We can employ the definition of conditional probability which says that:
\[ \Pr(X \cap c) = \Pr(X \mid c) \cdot \Pr(c) \]
Employed in this fashion, we call this the probability Chain Rule. Therefore, we are really computing \(\Pr(X \cap c)\), the probability that we have data \(X\) and class \(c\) at the same time. Recall that \(X\) is really a tuple of sub-events, \(X = (x_1, x_2, x_3, x_4)\). With this in mind, we can then repeatedly apply the chain rule, observing that intersection of events is commutative:
\[ \Pr(X \mid c) \cdot \Pr(c) = \Pr(c) \cdot \Pr(x_1 \mid c) \cdot \Pr(x_2 \mid c, x_1) \cdot \Pr(x_3 \mid c, x_2, x_1) \cdot \Pr(x_4 \mid c, x_3, x_2, x_1). \]
While this, in theory, allows us to compute \(\Pr(X \mid c)\), it is onerous to do. We need to know the conditional probability of each feature given the others.
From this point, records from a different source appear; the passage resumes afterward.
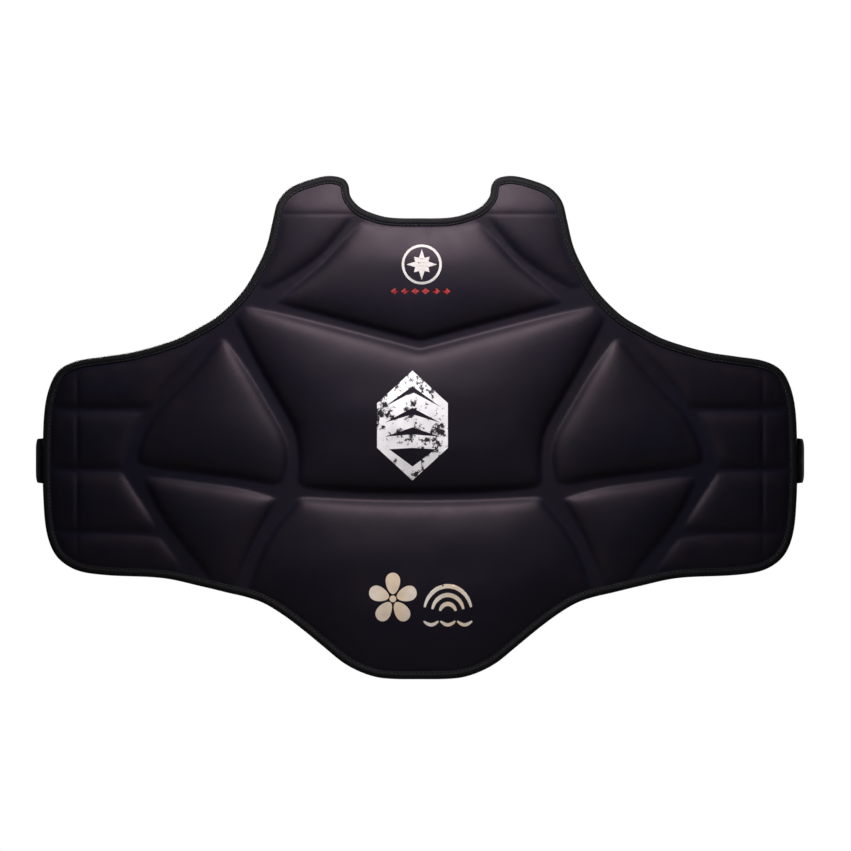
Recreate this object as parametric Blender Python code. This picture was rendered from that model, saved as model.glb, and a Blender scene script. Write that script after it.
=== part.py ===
"""Padded chest protector, built upright as it is worn.

Frame: the flat middle of the inner (body side) face lies in the plane y = 0
round the origin, the padded face looks along -Y, +Z is up and +X is the
wearer's left. Lengths in the tables are millimetres; the meshes are metres.

Layers, from the wearer outwards: lining, EVA backing sheet, foam pads, moulded
face skin, with a binding tape folded over every free edge. The side wings fold
back at a moulded channel, the shoulder flaps fold back at a crease, and four
straps hinge on their stitch lines. All flat layers are cut at the same upright
lines and then swept back by the same amount, so the gaps between them stay.
"""

import math

import bmesh
import bpy
import numpy as np
from mathutils import Vector

MM = 0.001

# ---------------------------------------------------------------- dimensions
GAP = 0.3              # clearance between touching layers
LINING_T = 1.2         # nylon lining with its scrim
BACKING_T = 6.0        # EVA backing sheet
SKIN_T = 1.2           # PU face skin
BIND_T = 0.9           # folded binding tape, one leg
BIND_LEG = 7.0         # reach of the binding over the edge
FLAT_HALF = 60.0       # half width of the flat middle
SWEEP_R = 700.0        # radius of the panel's curve outside the flat middle
SWEEP_STEP = 40.0      # pitch of the upright fold lines that make the curve
HINGE_X = 321.0        # wing fold line
HINGE_CUT = 0.5        # half gap between torso and wing solids
CREASE_Z = 229.5       # shoulder flap crease
CREASE_CUT = 0.5       # half gap at the crease
FLAP_LEAN = 0.25       # backward slope of the shoulder flaps
FLAP_FOAM_T = 6.0
STRAP_W = 50.0         # waist strap
STRAP_Z = -44.5
STRAP_T = 1.5
STRAP_IN, STRAP_OUT = 345.0, 416.5
FOLD_X = 417.2         # stitch line that the waist strap swings on
SH_STRAP_X0, SH_STRAP_X1 = 95.0, 133.0
SH_STRAP_TOP, SH_STRAP_END = 247.0, -140.0
SH_STRAP_Y0 = 9.0

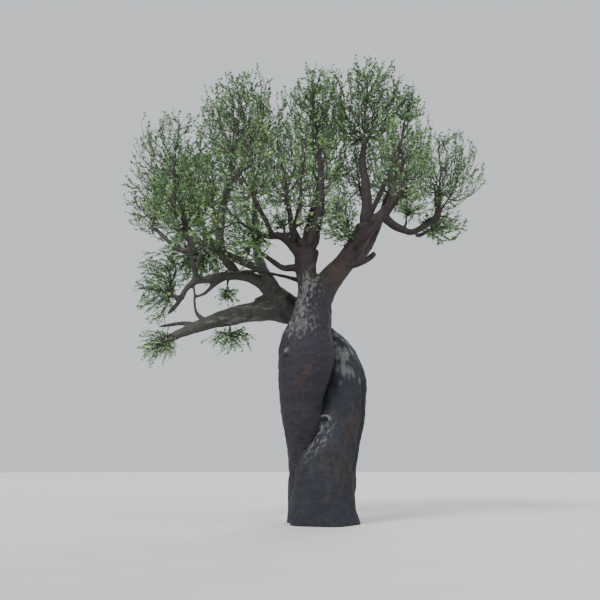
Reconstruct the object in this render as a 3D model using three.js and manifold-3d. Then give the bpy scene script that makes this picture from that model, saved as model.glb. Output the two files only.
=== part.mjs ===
// A twin-stemmed baobab: two swollen trunks that wind round each other from one foot, the boughs that
// spring from their heads, and the masses of foliage at the boughs' tips.
// Millimetres, +Z up. X runs to the right and Y to the back of the tree as it is usually seen.
// The origin is the middle of the flat cut under the rear trunk, at ground level.

import * as THREE from "three";
import { mergeVertices } from "three/addons/utils/BufferGeometryUtils.js";
import Module from "manifold-3d";

const wasm = await Module();
wasm.setup();

// Driving dimensions
const metre = 1000;
const gap = 0.6; // clear space between pieces that touch
const trunkSides = 22;
const ringsPerStation = 2; // rings of the trunk between two of its measured heights
const limbSides = 6;
const limbRingSpacing = 850;
const twigSides = 3;

// Root flare: soft buttresses that fade out upwards
const flareLobes = 5;
const flareShare = 0.06;
const flareHeight = 0.45 * metre;
const foldCount = 9; // shallow folds that wind up the trunk
const foldShare = 0.012;
const foldTwist = 0.55 / metre; // turn of the folds, radians for each millimetre of height

// Foliage: each leaf is larger than life and stands for a spray of real ones
const leafLength = 0.72 * metre;
const leafMassShare = 0.5; // a leaf is no longer than this share of its mass's mean radius
const leafWidthShare = 0.62; // width against length
const leafThicknessShare = 0.07;
const leafBellyShare = 0.45; // where a leaf is broadest, from its root
const leafTwigRadius = 26; // a twig's end, at its leaf's root, or slimmer on a slim twig
const twigRadius = 36; // at the foot of a twig with one leaf, where its carrier is thick enough
const slimmestTwig = 12;
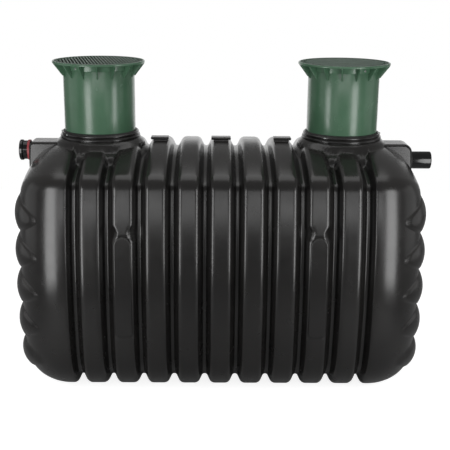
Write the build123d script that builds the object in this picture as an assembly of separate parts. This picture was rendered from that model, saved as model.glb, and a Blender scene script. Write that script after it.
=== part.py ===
from build123d import *
from math import acos, asin, atan2, cos, degrees, hypot, radians, sin, sqrt, tan
import os

# Underground septic tank lying on its side, moulded in black polyethylene.
# Millimetres. X runs along the tank, -Y is the front, Z = 0 is the ground under its flat bottom.

# Moulded body
BODY_HEIGHT = 1358.0
BODY_HALF_WIDTH = 642.0
WIDEST_Z = 650.0
CROWN_RADIUS = 1380.0
SIDE_RADIUS = 1900.0
UPPER_ROUND = 110.0
LOWER_ROUND = 340.0
WALL = 8.0

# Ribs round the body
RIB_PITCH = 172.6
RIB_COUNT = 9
RIB_DEPTH = 53.0
RIB_CREST = 99.0
RIB_FLANK_ANGLE = 64.0
RIB_BEVEL = 14.0
SHOULDER = 62.0

# Domed ends with level lobes
END_CORNER = 256.0
END_TOP_ROUND = 205.0
END_BOTTOM_ROUND = 169.0
LOBE_COUNT = 5
LOBE_PITCH = 202.6
LOBE_TOP_Z = 1027.0
LOBE_PROUD = 31.0
LOBE_ROUND = 184.0
LOBE_SINK = 36.0
LOBE_ROOT = 12.0
LOBE_TURN = 72.0
DOME_STATIONS = (0, 28, 52, 74, 90)
INNER_DOME_STATIONS = (0, 45, 90)

# Access shafts, which stand over the first and the last rib
SHAFT_RADIUS = 200.0
SHAFT_WALL = 7.0
SHAFT_CLEARANCE = 4.0
SHAFT_HEIGHT = 426.0
SHAFT_DEPTH = 30.0

# Necks that carry the shafts, with heights from the level of their collars
NECK_RISE = 25.0
COLLAR_RADIUS = 226.0
COLLAR_TOP = 31.0
COLLAR_FOOT = -3.0
FLARE_RADIUS = 248.0
FLARE_FOOT = -24.0
BOSS_RADIUS = 300.0
BOSS_EDGE = -56.0
BOSS_FOOT_RADIUS = 325.0
BOSS_FOOT = -125.0
SEAL_HEIGHT = 7.0
SEAL_WIDTH = 10.0

# Lid rings with gussets, and lids
LID_RING_RADIUS = 258.5
LID_RING_HEIGHT = 14.0
LID_RADIUS = 246.0
LID_CLEARANCE = 1.5
LID_THICKNESS = 9.0
SKIRT_DEPTH = 31.0
SKIRT_WALL = 6.0
GUSSET_COUNT = 16
GUSSET_DEPTH = 86.0
GUSSET_THICKNESS = 6.0
GUSSET_TIP = 6.0
GUSSET_INSET = 2.0
LEFT_GUSSET_TURN = 4.6
RIGHT_GUSSET_TURN = 12.3

# Pipe housings and pipes
HOUSING_WIDTH = 146.0
HOUSING_CHAMFER = 13.0
HOUSING_TOP = -30.0
HOUSING_FOOT = -250.0
HOUSING_END = 1092.0
HOUSING_START = 860.0
INLET_HOUSING_ROUND = 28.0
OUTLET_HOUSING_ROUND = 50.0
SOCKET_RADIUS = 53.5
SOCKET_BORE = 50.3
SOCKET_STOP = 3.5
SOCKET_LENGTH = 60.0
SOCKET_BEAD = 5.5
SOCKET_BEAD_WIDTH = 16.0
INLET_DROP = 88.0
OUTLET_RADIUS = 50.0
OUTLET_WALL = 3.2
OUTLET_LENGTH = 119.0
OUTLET_DROP = 133.0
OUTLET_HUB = 2.5
OUTLET_HUB_LENGTH = 8.0
HUB_CLEARANCE = 1.0
PIPE_SEAL_DEPTH = 5.0
INLET_SEAL_WIDTH = 14.0

# Small moulded details
PAD_PROUD = 4.0
PAD_LOW_Z = 399.0
PAD_HIGH_Z = 957.0
PAD_RIBS = (-3, 3)
LUG_RIBS = (-2, 0, 2)
LUG_LENGTH = 60.0
LUG_HEIGHT = 22.0
LUG_EAR_REACH = 22.0
LUG_EAR_LENGTH = 34.0
LUG_EAR_THICKNESS = 9.0

NECK_LEVEL = BODY_HEIGHT + NECK_RISE
FLANK_RUN = RIB_DEPTH / tan(radians(RIB_FLANK_ANGLE))
FIRST_RIB_X = -RIB_PITCH * (RIB_COUNT - 1) / 2
BARREL_HALF = RIB_PITCH * RIB_COUNT / 2 + SHOULDER
SHAFT_X = -FIRST_RIB_X


def polar(centre, radius, angle):
    """Point of the Y-Z section at an angle from +Y towards +Z."""
    y, z = centre
    return y + radius * cos(radians(angle)), z + radius * sin(radians(angle))


def heading(start, end):
    return degrees(atan2(end[1] - start[1], end[0] - start[0]))


def meeting_point(first, first_radius, second, second_radius):
    """The upper point where two circles of the section cross."""
    gap = hypot(second[0] - first[0], second[1] - first[1])
    along = (gap**2 + first_radius**2 - second_radius**2) / (2 * gap)
    turn = degrees(acos(along / first_radius))
    return polar(first, first_radius, heading(first, second) - turn)


def section_arcs(half_width, bottom, top, upper_round, lower_round, inset=0.0):
    """Rear half of the tank's section: (centre, radius, from angle, to angle), crown first."""
    crown_radius, side_radius = CROWN_RADIUS - inset, SIDE_RADIUS - inset
    crown = (0.0, top - crown_radius)
    side = (half_width - side_radius, WIDEST_Z)
    upper = meeting_point(crown, crown_radius - upper_round, side, side_radius - upper_round)
    lower_z = bottom + lower_round
    reach = sqrt((side_radius - lower_round) ** 2 - (lower_z - side[1]) ** 2)
    lower = (side[0] + reach, lower_z)
    shoulder, waist, haunch = heading(crown, upper), heading(side, upper), heading(side, lower)
    return [
        (crown, crown_radius, 90.0, shoulder),
        (upper, upper_round, shoulder, waist),
        (side, side_radius, waist, haunch),
        (lower, lower_round, haunch, -90.0),
    ]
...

To simplify the computation, let’s assume that the features \(x_1, \ldots, x_4\) are independent from each other, i.e., their probabilities do not depend on each other. This leads us to the following computation:
\[ \Pr(X \mid c) = \Pr(x_1 \mid c) \cdot \Pr(x_2 \mid c) \cdot \Pr(x_3 \mid c) \cdot \Pr(x_4 \mid c). \]
\(\Pr(x_1 \mid c)\), for example, is the probability in our training data that it was early (or not) given that we went to class (or not). These probabilities are much easier to compute!
In summary, we now have the following computation to perform:
\[ \mathop{\mathrm{arg\,max}}_{c \in C} \Pr(c) \cdot \Pr(x_1 \mid c) \cdot \Pr(x_2 \mid c) \cdot \Pr(x_3 \mid c) \cdot \Pr(x_4 \mid c). \]
And then we choose the class \(c\) that maximizes this probability.
Go through the training data and hand-calculate the various probabilities you need to carry out this computation. It’ll be useful to organize these probabilities into various tables that you can look up easily. Once you have done this, determine what class your resulting classifier assigns the following data:
- \((\text{Early}, \text{No}, \text{No}, \text{Yes})\)
Create three other test data points and carry out the classifier on those data as well, showing the computation you performed.